Escrevo sobretudo acerca de eletrodomésticos e de entre
todos, sobre máquinas de lavar roupa. O seu ritmo
arruma-me a alma. (…)
Uma máquina de lavar roupa suja. Máquina de misturar vidas; de devorar pessoas; máquina de escrever que, em certo momento, expele, explode, vomita cá para fora outra visão de mundo, sempre em transformação e a girar e a girar, no seu processo de metamorfose. Máquina de centrifugar, o que não tem fuga possível, o que habita sem contemplações dentro do corpo, quer sejam vísceras, sangue, coração ou alma. Máquina que ora se afasta ou que ora se aproxima do sol, não há coragem de ser Ícaro o tempo todo; máquina que, no entanto, nunca desiste, mesmo que as asas se desgastem no cansaço.
Há um quê de expiação, de desconjuro, nesta máquina de lavar, da escritora Rita Tormenta. Um processo de moer ou de mastigar os dias, de devorá-los com raiva como se, no instinto da fome, estivesse a clarividência destes mesmos dias. Máquina de canibalizar, máquina sinônimo de estômago, processo de digestão que modela o que antes não tinha forma, só sentimento obscuro.

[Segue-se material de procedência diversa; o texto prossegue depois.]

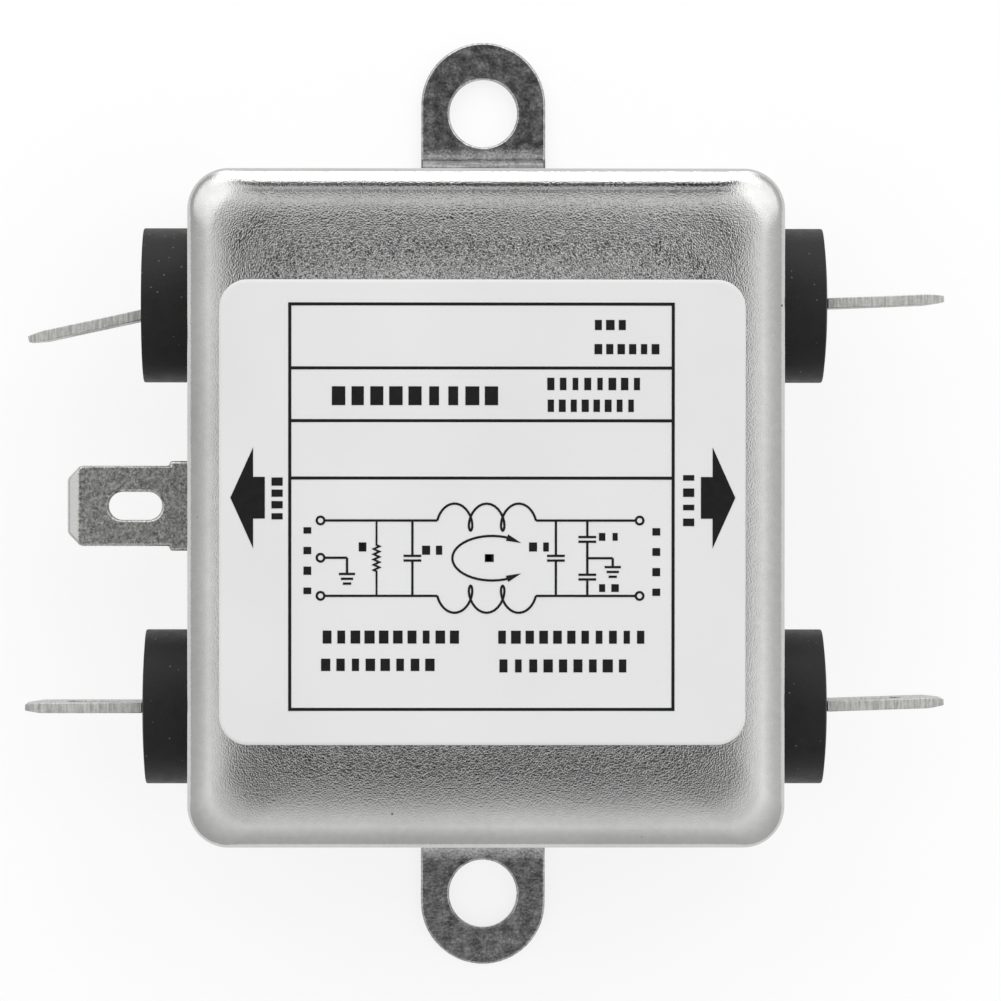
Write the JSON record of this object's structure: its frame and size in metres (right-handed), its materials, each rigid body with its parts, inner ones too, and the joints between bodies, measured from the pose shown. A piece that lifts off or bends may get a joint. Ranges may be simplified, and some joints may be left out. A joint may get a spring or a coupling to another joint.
{
  "type": "emi line filter",
  "caption": "Chassis-mount EMI line filter in a drawn steel can with two mounting ears, blade terminals in black bushings and a ground blade.",
  "frame": {"origin": "midway between the two mounting holes, on the plane that the filter is bolted to", "axes": "+Z out of the labelled face, +X towards the load side, -X towards the line side with the ground blade, +Y along the line between the mounting holes"},
  "size_m": [0.0724, 0.075, 0.0292],
  "materials": {
    "nickel_plated_can": "satin nickel plate on drawn steel",
    "plated_steel_plate": "dull plated steel sheet",
    "label_film": "matt white film",
    "printing_ink": "matt black ink",
    "bushing_plastic": "turned black thermoset plastic",
    "vulcanised_fibre": "matt red fibre",
    "tinned_brass": "dull tin plate",
    "tinned_steel": "dull tin plate",
    "insulating_paper": "pressed insulating paper",
    "potting_resin": "cast resin",
    "ferrite": "sintered ferrite",
    "moulded_nylon": "moulded nylon",
    "enamelled_copper": "clear enamelled copper",
    "film_capacitor": "moulded box",
    "ceramic_disc": "dipped lacquer",
    "resistor_body": "lacquered film resistor",
    "green_sleeving": "smooth sleeving"
  },
  "bodies": {
    "root": {"case_can": "nickel_plated_can", "base_plate": "plated_steel_plate", "label": "label_film", "label_print": "printing_ink", "line_bushing_upper": "bushing_plastic", "line_washer_upper": "vulcanised_fibre", "line_terminal_upper": "tinned_brass", "line_bushing_lower": "bushing_plastic", "line_washer_lower": "vulcanised_fibre", "line_terminal_lower": "tinned_brass", "load_bushing_upper": "bushing_plastic", "load_washer_upper": "vulcanised_fibre", "load_terminal_upper": "tinned_brass", "load_bushing_lower": "bushing_plastic", "load_washer_lower": "vulcanised_fibre", "load_terminal_lower": "tinned_brass", "ground_tab": "tinned_steel", "insulating_liner": "insulating_paper", "resin_bed": "potting_resin", "choke_core": "ferrite", "choke_divider": "moulded_nylon", "choke_winding_upper": "enamelled_copper", "choke_winding_lower": "enamelled_copper", "x_capacitor_line": "film_capacitor", "x_capacitor_load": "film_capacitor", "y_capacitor_upper": "ceramic_disc", "y_capacitor_lower": "ceramic_disc", "bleed_resistor": "resistor_body", "ground_wire": "green_sleeving"}
  },
  "joints": []
}
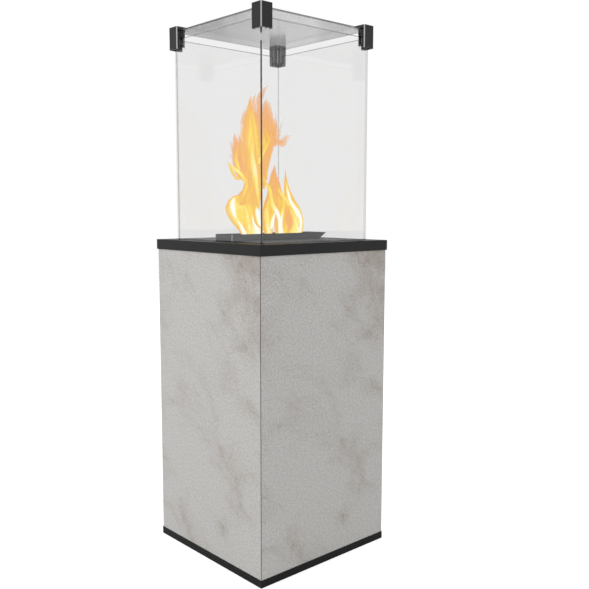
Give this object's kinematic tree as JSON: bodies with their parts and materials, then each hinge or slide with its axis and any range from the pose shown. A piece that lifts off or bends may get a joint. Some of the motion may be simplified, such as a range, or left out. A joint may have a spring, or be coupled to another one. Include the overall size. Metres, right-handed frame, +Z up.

“Obviamente que eu sou a carne da minha escrita (…) e por isso há sempre algo de confessional (…), e nesse sentido eu prefiro ser canibal a abutre (…) mostramo-nos muitas vezes sem a consciência desse efeito (…) tudo que era visceral me incomodava e eu queria uma escrita mais despojada e, apercebo-me, que estou no polo oposto”, ironiza a escritora, que já fez as pazes com este seu modo de escrever.
A autora compreendeu que a sua vocação é aquela de centrifugar a linguagem; uma máquina que não segue as regras da mecânica ou da obviedade e que, portanto, é nova a cada ciclo da digestão. A tempestade, seguindo o raciocínio da escritora, sequer tem um estilo literário definido, pois para alguns terá a marcação da poesia, enquanto para outros, o texto virá travestido de forma prosaica.
A voz popular costuma dizer que roupa suja se lava em casa, longe da vista dos outros. No dizer de Rita Tormenta, cada marca ou dobra de tecido tem as entranhas à mostra. É impossível não vermos o que se revela em cada pedaço de corpo nesta máquina giratória que, não obstante a crueza da linguagem, revela também o equilíbrio e a bonança que se seguem após cada tempestade.